What Bridenstine and his ilk clearly fail to appreciate is how they would like it if the shoe were on the other foot. They wouldn't like it if other religious groups were given carte blanche to proselytize or -- as seems likely in a military setting -- the power to make one conform or face career-ending consequences.
It's as if they can't come to grips with the uniquely American concept that it's OK not to believe -- or to believe differently than Bridenstine and Co.
For them "to say we, Christians, are the persecuted, it is not only disingenuous, it is a goddamn lie -- and they know it," Weinstein said.
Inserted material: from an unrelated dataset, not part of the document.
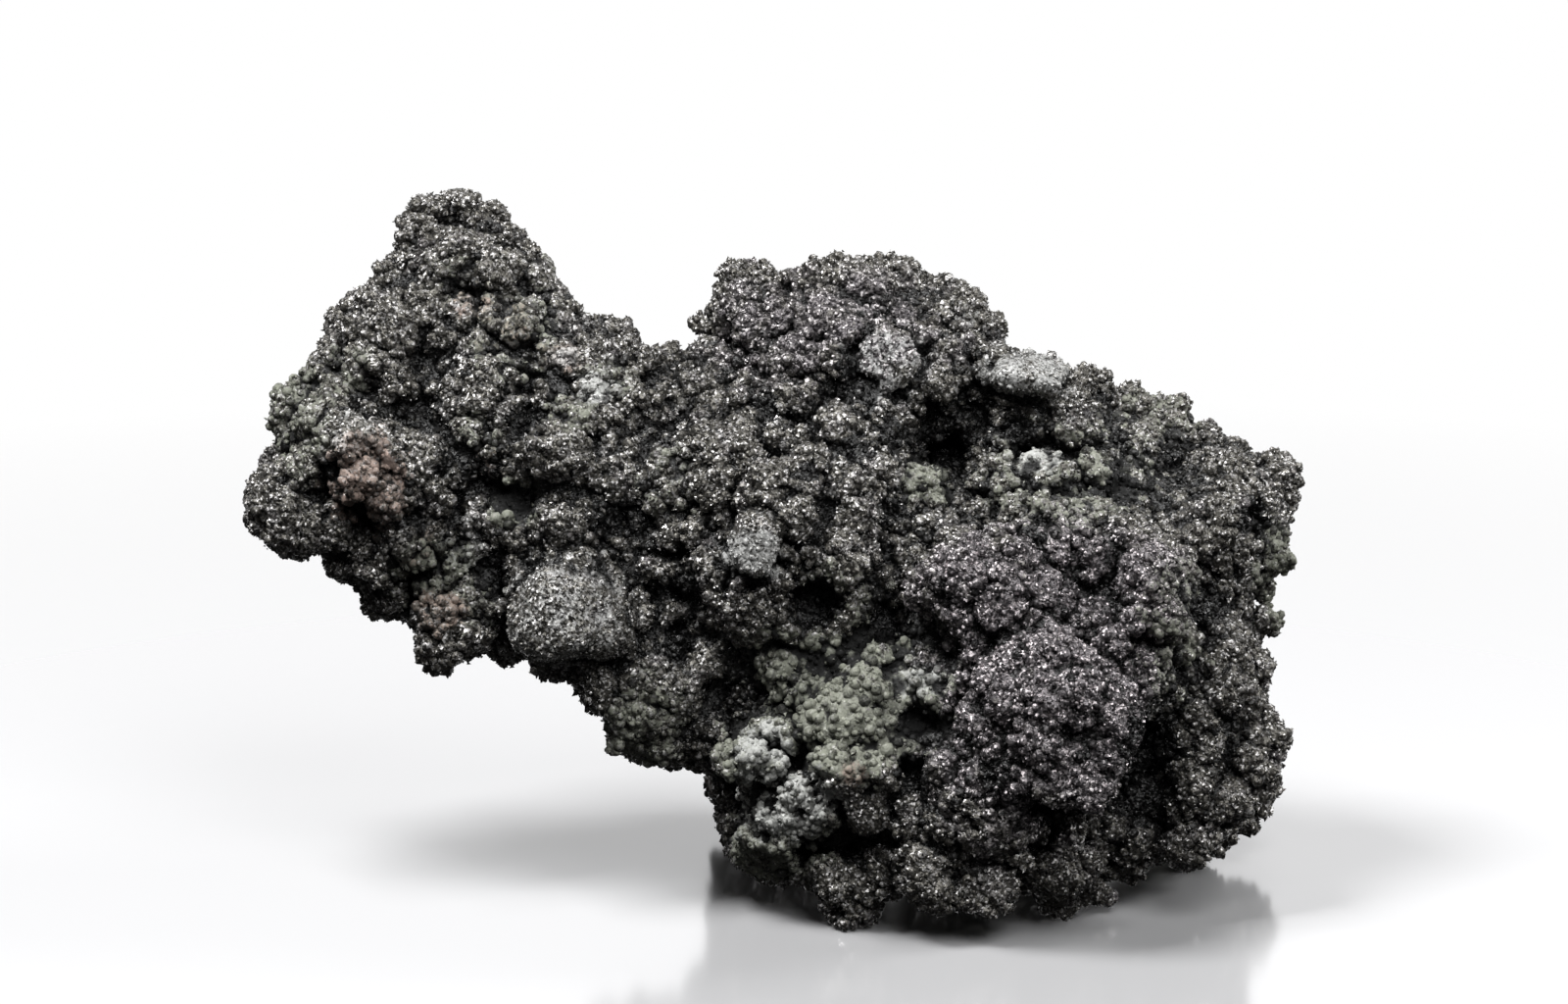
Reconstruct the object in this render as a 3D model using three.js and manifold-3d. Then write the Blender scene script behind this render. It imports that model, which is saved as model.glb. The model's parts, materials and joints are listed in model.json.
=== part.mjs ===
// A cabinet specimen of rheniite: one knobbly piece of fumarole crust, longer than it is tall,
// that stands on a few blunt points with its thinner end reaching out to the left.
// Millimetres, +Z up, the longest side along X, the best side facing -Y.

import * as THREE from "three";
import { mergeVertices } from "three/addons/utils/BufferGeometryUtils.js";
import { ImprovedNoise } from "three/addons/math/ImprovedNoise.js";
import Module from "manifold-3d";

const wasm = await Module();
wasm.setup();

// The best side is laid out the way it meets the eye. A place is [across, up, depth]: across and up are
// millimetres on an upright sheet through the middle of the specimen, square to the line of sight,
// and depth runs away from the viewer.
const eyeDistance = 533;
const eyeLift = THREE.MathUtils.degToRad(12);
const eyeUp = 42.8; // where the line of sight crosses the sheet
const sheetDrop = -1.5; // lowers the sheet until the front foot meets the floor

const smallestRound = 2.3; // knobs with a smaller radius get the plainer facets
const knobSink = 0.25; // how far a knob's middle lies under the skin, in radii
const floorDepth = 20; // thickness of the block that trims the feet flat
const faceGoal = 9700; // faces left once the flattest stretches are thinned out
const edgePull = 0.02; // how much the thinning favours short edges

// The large masses that the piece is grown from. Half sizes are across, up and depth; roll is in degrees.
const masses = {
  crag: { at: [-32.2, 67.4, 4], half: [7.6, 6.0, 7.5], roll: -8 },
  cragFoot: { at: [-30.5, 62.5, 4], half: [9.5, 6.5, 9], roll: 0 },
  shoulder: { at: [-39.5, 59.0, 3], half: [8.0, 6.5, 9], roll: 35 },
  neck: { at: [-27.0, 56.0, 4], half: [12.5, 7.0, 11], roll: -8 },
  armOuter: { at: [-46.0, 48.0, 0], half: [7.2, 8.5, 9], roll: 0 },
  armTip: { at: [-49.8, 42.5, -1], half: [4.8, 5.6, 7], roll: 10 },
  armMiddle: { at: [-36.5, 44.5, 1], half: [10.5, 12.0, 11], roll: 0 },
  belly: { at: [-33.5, 32.5, 3], half: [7.2, 5.8, 8.5], roll: -12 },
  waist: { at: [-20.0, 43.5, 2], half: [13.5, 14.0, 13], roll: 0 },
  hip: { at: [-13.0, 24.0, 2], half: [6.8, 8.6, 11], roll: 18 },
  saddle: { at: [-10.0, 49.0, 4], half: [9.5, 9.0, 13], roll: 0 },
  crown: { at: [4.5, 59.5, 4], half: [10.2, 7.6, 11], roll: 4 },
  crownRight: { at: [15.5, 57.0, 5], half: [8.0, 7.0, 11], roll: -20 },
  heart: { at: [1.0, 40.0, 2], half: [16.5, 18.0, 18], roll: 0 },
  cavernWall: { at: [16.5, 46.0, 10], half: [9.5, 9.0, 12], roll: 0 },
  rightShoulder: { at: [28.5, 47.2, 7], half: [13.3, 7.7, 14], roll: -16 },
  rightBlock: { at: [42.9, 40.0, 6], half: [8.1, 8.6, 14], roll: -20 },
  rightFlank: { at: [39.9, 24.5, 6], half: [9.4, 13.5, 17], roll: 0 },
  rightMiddle: { at: [26.5, 30.5, 2], half: [19.0, 18.0, 21], roll: 0 },
  slopeWall: { at: [-4.0, 24.0, 6], half: [7.0, 8.0, 10], roll: 0 },
  lowerMiddle: { at: [10.5, 19.0, 1], half: [15.0, 14.5, 18], roll: 0 },
  lowerSlope: { at: [0.3, 12.2, 1], half: [10.5, 7.4, 12], roll: -38 },
  lowerBack: { at: [-0.5, 19.5, 23], half: [8.5, 11.5, 9], roll: 0 },
  base: { at: [18.8, 9.9, 2], half: [16.5, 7.6, 18], roll: 0 },
  baseBack: { at: [21.0, 19.0, 20], half: [14.0, 11.5, 12], roll: 0 },
  baseRight: { at: [38.5, 13.0, 8], half: [10.5, 7.5, 15], roll: 8 },
};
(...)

"This is like the playground bully -- after he's been pulled aside by every teacher or monitor on playground for beating little Jimmy into the ground -- showing his hand and saying, 'Look what little Jimmy's head did my knuckles -- they're all bruised.'"
It speaks to the strange political times in which we live that Weinstein would be so despised by the religious right.
He's a lifelong Republican who served as a White House legal counsel under President Reagan and as committee management officer of the Iran-Contra investigation. He was also named one of the 50 most influential Jews in America by the Jewish weekly Forward. He also was identified as one of the 100 Most Influential People in U.S. Defense in 2012 by Gannett's Defense News. And his organization has been nominated five times for the Nobel Peace Prize.
Weinstein clearly relishes his role as a provocateur, describing his foundation as the "demanders of the commanders" -- more like the radical animal rights group PETA (People for the Ethical Treatment of Animals) than the more mainstream Humane Society of the U.S.
"I'm very happy coming in and speaking truth to power," he said, quoting 19th-century African-American leader Frederick Douglass as saying "power concedes nothing without a demand."
"Give me 300 seconds -- one for each of the Spartans killed at the Battle of Thermopylae -- and I don't know how you can possibly be against what we're talking about."